The project started with a dream of Pedro Jaén R. in 1999, caused by his fear of going to the ophthalmologist the next day, and shortly thereafter he began to write it as a novel. In late 2006 he decided to recycle the material as a film script (at first he thought as a medium-length film, and finally a short film). Although he maintained the entire basis of argument, narrative and aesthetic of dream and novel, he made some necessary changes to the format: he eliminated the characters of Andrew's friends and their subplots, he subjectively focused in the drama of Andrés (who here becomes Alex), he changed the reason for the facts, and removed the gore.

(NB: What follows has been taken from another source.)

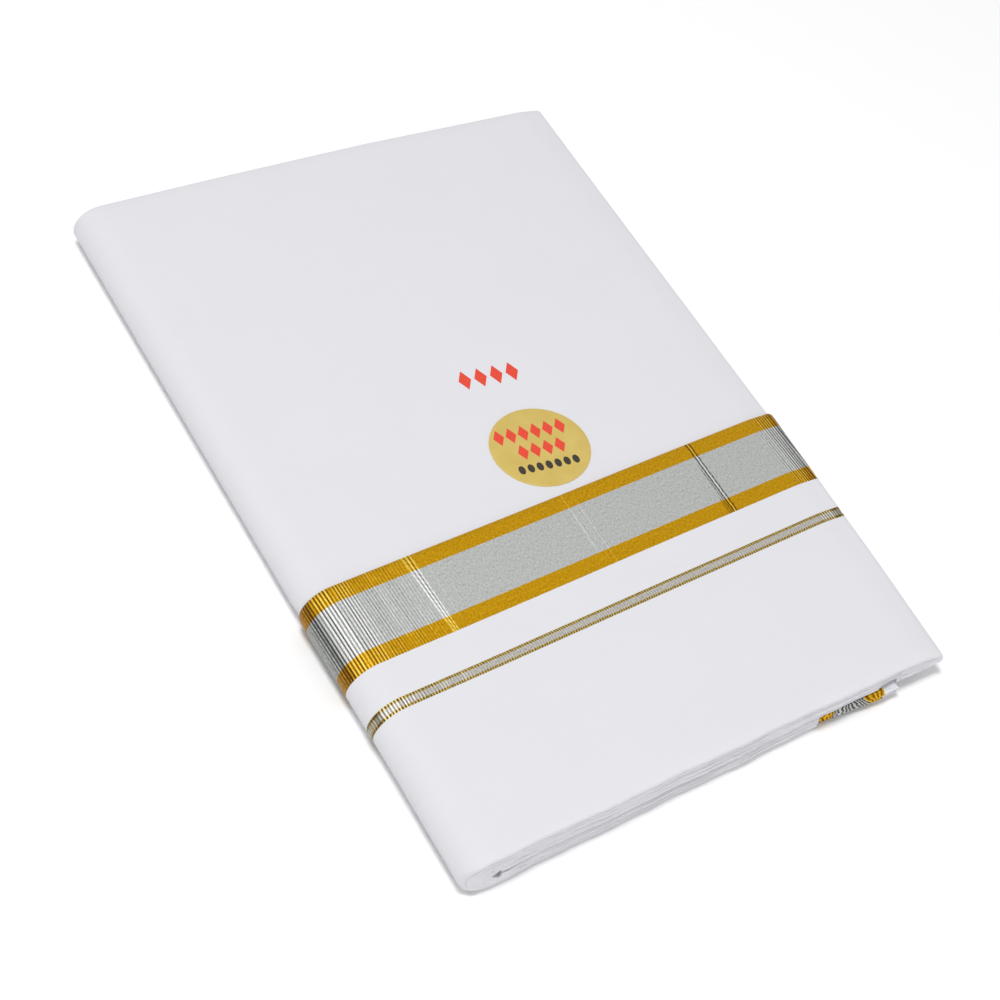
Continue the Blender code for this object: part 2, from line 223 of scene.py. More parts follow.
def wrap_line(y, spacing, top_xs=None):
    """Points (x, z) of the plain cloth's outer line at a distance from the front."""
    spine_x, open_x = read(SIDES, y, SPINE_SIDE) + SPINE_ROUND, open_side(y)
    bottom, crown = under_height(y), top_height(spine_x, y)
    middle = (bottom + crown) / 2
    under = np.linspace(LOWER_END_X, spine_x, steps_over(RUNS.under, spacing.under), endpoint=False)
    turn = np.radians(np.linspace(270, 90, steps_over(RUNS.spine, spacing.spine)))
    tuck = tuck_height(open_x, y)
    radius = (top_height(open_x - FOLD_READ, y) - tuck) / 2
    if top_xs is None:
        top_xs = np.linspace(0, 1, steps_over(RUNS.top, spacing.top))
    over = spine_x + (open_x - radius - FOLD_LEAD - spine_x) * top_xs[1:]
    fold = np.radians(np.linspace(FOLD_ANGLE, -90, steps_over(RUNS.fold, spacing.fold)))
    fold = columns(open_x - radius + radius * np.cos(fold), tuck + radius + radius * np.sin(fold))
    top = columns(over, top_height(over, y))
    share = np.linspace(0, 1, steps_over(BROW_RUN, spacing.fold))[1:-1, None]
    brow = top[-1] + (fold[0] - top[-1]) * share
    back = np.linspace(open_x - radius, TUCK_X, BACK_STEPS)[1:]
    return np.concatenate([
        columns(under, bottom),
        columns(spine_x + SPINE_ROUND * np.cos(turn), middle + (crown - middle) * np.sin(turn)),
        top, brow, fold,
        columns(back, tuck_height(back, y))])


def inward_normals(line):
    run = np.gradient(line, axis=0)
    run /= np.linalg.norm(run, axis=1)[:, None]
    return columns(run[:, 1], -run[:, 0])


def run_along(line):
    """Distance along a line at each of its points."""
    return np.concatenate([[0], np.cumsum(np.linalg.norm(np.diff(line, axis=0), axis=1))])


# %% [markdown]
# ## Soft relief
# Pressed cloth is never quite flat. The layers below lift it in long shallow waves, and where
# the stiff border was folded before, a sharp crease stays. Creases could come from a cloth
# simulation, but a pressed crease runs straight along a thread, so each is listed.

# %% Waves and creases
Ripple = namedtuple("Ripple", "first second start height")     # how fast it turns along two ways
WAVES = (
    Ripple(31.0, 9.0, 0.3, 0.00012),
    Ripple(-17.0, 24.0, 1.9, 0.00010),
    Ripple(52.0, -38.0, 4.1, 0.00005),
    Ripple(11.0, 71.0, 2.7, 0.00004),
)
WAVE_RUN = 0.03                # the waves fade out this close to a fold
PUCKERS = (Wobble(0.0131, 0.6, 0.7), Wobble(0.0072, 0.4, 2.9))
PUCKER_HEIGHT, PUCKER_RUN = 0.00009, 0.005     # at the front fold, and how soon they die out
Crease = namedtuple("Crease", "x lean half_width height start end")
CREASES = (                    # across the packet, along the weft
    Crease(0.0505, -0.072, 0.00042, 0.00009, 0.097, 0.141),
    Crease(0.0510, -0.062, 0.00028, -0.00007, 0.097, 0.141),
    Crease(0.0515, -0.052, 0.00044, 0.00011, 0.097, 0.141),
    Crease(0.0520, -0.042, 0.00028, -0.00007, 0.097, 0.141),
    Crease(0.0525, -0.032, 0.00038, 0.00008, 0.097, 0.141),
    Crease(0.0561, 0.003, 0.00026, 0.00002, 0.104, 0.136),
    Crease(0.0612, -0.004, 0.00030, 0.00002, 0.112, 0.141),
    Crease(0.1292, 0.006, 0.00034, 0.00003, 0.104, 0.141),
    Crease(0.1321, 0.0, 0.00026, 0.00002, 0.101, 0.133),
    Crease(0.1345, -0.004, 0.00034, 0.00003, 0.098, 0.137),
    Crease(0.1966, 0.0, 0.00026, -0.00005, 0.097, 0.108),
    Crease(0.1978, -0.015, 0.00028, -0.00006, 0.097, 0.125),
    Crease(0.1989, -0.01, 0.00034, -0.00010, 0.097, 0.141),
    Crease(0.1997, -0.01, 0.00026, 0.00007, 0.097, 0.141),
    Crease(0.2005, -0.01, 0.00034, -0.00009, 0.097, 0.141),
)
CREASE_WANDER = 0.00007        # a crease hops from thread to thread
CREASE_BREAKS = 0.45           # and fades in and out by this share of its height
HOP_RATE, BREAK_RATE = (1100.0, 7000.0), (2300.0, 9000.0)      # along each, and from one to the next
CREASE_IN, CREASE_OUT = (-0.004, 0.002), (-0.002, 0.003)       # where it fades, about its ends
SHARP_CREASE = 0.00006         # a crease this high gets the full painted highlight, and a sunk one the full painted shade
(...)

The shooting took place mainly at the Ecoplar Aravaca residence, which several years before was an old, abandoned and eerie dormitory, where X-Y (2004) was shot. It was subsequently converted into a luxury nursing home.
The team delivered a false script to get the permissions of the location (nursing home), but once achieved, the team recorded the sex scene in the bed of an old man, while the team watched the door. Before shooting the sex scene, Pedro Jaén R. was afraid and stood talking to his assistant on a balcony in another area far from the set, but when they tried to leave, they saw that they had been locked up and had to call the team to rescue them.
The eye that Alex extracted from the jar was a real cow's eye, and half the team (all women) didn't want to be present while the scene was filmed.
In 2010 Pedro Jaén R. adapted all of the original literary material as feature-length screenplay titled "The House of the Corneas".